All in all, Grimm's Hollow is a great game that's got its fair share of lighearted moments as well as its emotional moments, with a good story and fun gameplay, as well as gorgeous graphics which you already know without needing to play it. Definitely check this one out, it's well worth your time, and I give it four baguettes out of five.

Posts

Pages: 1
Hello Frogge! This is late, but thank you so much for the detailed review - I'm happy to hear that you enjoyed it overall.

author=Frogge
After all, romanticizing death isn't necessarily the same thing as romanticizing suicide, which I think is what the developer was scared would be the issue people have here.

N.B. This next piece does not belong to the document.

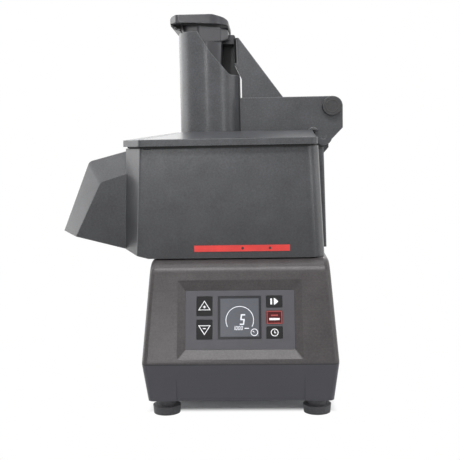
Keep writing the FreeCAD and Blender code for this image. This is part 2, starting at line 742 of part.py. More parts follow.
def display_module():
    back = BOARD_FRONT_W
    front = FASCIA_FRONT_W - SEAT_GAP - WINDOW_THICKNESS - SEAT_GAP
    outline = rectangle(DISPLAY_WIDTH - 3.0, DISPLAY_HEIGHT - 3.0, (DISPLAY_U, DISPLAY_V))
    panel = prism(outline, (KEY_RADIUS,) * 4, (front - MODULE_THICKNESS, front))
    legs = []
    for side_u in (-1.0, 1.0):
        for side_v in (-1.0, 1.0):
            u = DISPLAY_U + side_u * (DISPLAY_WIDTH / 2 - 8.0)
            v = DISPLAY_V + side_v * (DISPLAY_HEIGHT / 2 - 8.0)
            legs.append(rod(STANDOFF_RADIUS, u, v, (back, front - MODULE_THICKNESS)))
    return on_panel(fuse_all([panel] + legs))


def key(name):
    """Key cap with a retaining flange behind the fascia and a stem down to its switch."""
    u, v = KEYS[name][:2]
    flange_front = FASCIA_BACK_W - SEAT_GAP
    cap = prism(key_outline(name, 0.0), (KEY_RADIUS,) * 4, (flange_front, FASCIA_FRONT_W + KEY_PROUD))
    flange = prism(key_outline(name, KEY_FLANGE_RIM), (KEY_RADIUS,) * 4,
                   (flange_front - KEY_FLANGE_THICKNESS, flange_front))
    stem = rod(KEY_STEM_RADIUS, u, v, (KEY_STEM_END_W, flange_front))
    return on_panel(fuse_all([cap, flange, stem]))


def standoff_places():
    places = []
    for side_u in (-1.0, 1.0):
        for side_v in (-1.0, 1.0):
            places.append((side_u * STANDOFF_U, BOARD_V + side_v * STANDOFF_V))
    return places


def circuit_board():
    outline = rectangle(BOARD_WIDTH, BOARD_HEIGHT, (0.0, BOARD_V))
    board = prism(outline, (BOARD_RADIUS,) * 4, (BOARD_BACK_W, BOARD_FRONT_W))
    chip = prism(rectangle(CHIP_SIZE, CHIP_SIZE), (BOARD_RADIUS,) * 4,
                 (BOARD_BACK_W - CHIP_HEIGHT, BOARD_BACK_W))
    plug = prism(rectangle(PLUG_LENGTH, PLUG_WIDTH, PLUG_CENTRE), (BOARD_RADIUS,) * 4,
                 (BOARD_BACK_W - PLUG_HEIGHT, BOARD_BACK_W))
    return on_panel(fuse_all([board, chip, plug]))


def board_standoffs():
    posts = [rod(STANDOFF_RADIUS, u, v, (BOARD_FRONT_W, TRAY_BACK_W)) for u, v in standoff_places()]
    return on_panel(Part.makeCompound(posts))


def key_switches():
    switches = []
    for name in KEYS:
        u, v = KEYS[name][:2]
        plunger_top = KEY_STEM_END_W - KEY_TRAVEL - 0.1
        body = box((u - SWITCH_SIZE / 2, u + SWITCH_SIZE / 2), (v - SWITCH_SIZE / 2, v + SWITCH_SIZE / 2),
                   (BOARD_FRONT_W, plunger_top - 0.8))
        plunger = rod(1.7, u, v, (plunger_top - 0.8, plunger_top))
        switches.append(body.fuse(plunger).removeSplitter())
    return on_panel(Part.makeCompound(switches))


# Chassis, spindle bearings and motor

def bolt_places():
    places = []
    for index in range(4):
        angle = math.radians(45.0 + 90.0 * index)
        places.append((SPINDLE_BOLT_CIRCLE * math.cos(angle), SPINDLE_BOLT_CIRCLE * math.sin(angle)))
    return places


def chassis_places():
    places = []
    for side in (-1.0, 1.0):
        for y in CHASSIS_POST_YS:
            places.append((side * CHASSIS_POST_X, y))
    return places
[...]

This is spot on. Yes, I was concerned before releasing the game that some would take the game's more lighthearted approaches to death (balloons, cake, Grimm's entire personality) in a harmful way, and I wasn't sure how to phrase it. Thankfully, so far that hasn't been the case, so I think a rewording is due in an update.

author=Frogge
My only wish regarding battles was a harder final boss. Even without my stats maxed out, it was hilariously easy, and I thought maybe there's a much harder version if your spirit is complete, but it was kind of a shame that there wasn't. Heck, I had to intentionally die twice to see two endings, and that was harder than actually winning the battle.
I'm genuinely surprised by the amount of people who found this battle easy, lol. Definitely ramping up that boss fight a bit in a patch - thanks for the feedback!

author=Frogge
Nothing gamebreaking or too major, though, but still a little surprising that some of them slipped past beta testers considering this game had a pretty large number of them and most of the bugs I encountered didn't really feel very hidden


This is 100% my fault for rushing release, since I was notified about some of these errors but didn't playtest properly. Now I'm working on fixing the game, but it's coming along slowly.

Thank you again for the review Frogge. :) It's very insightful, and I'll definitely work to patch up some of its mistakes.
Frogge
I wanna marry ALL the boys!! And Donna is a meanc
18309
Thanks for taking the time to read it! Good luck with the update!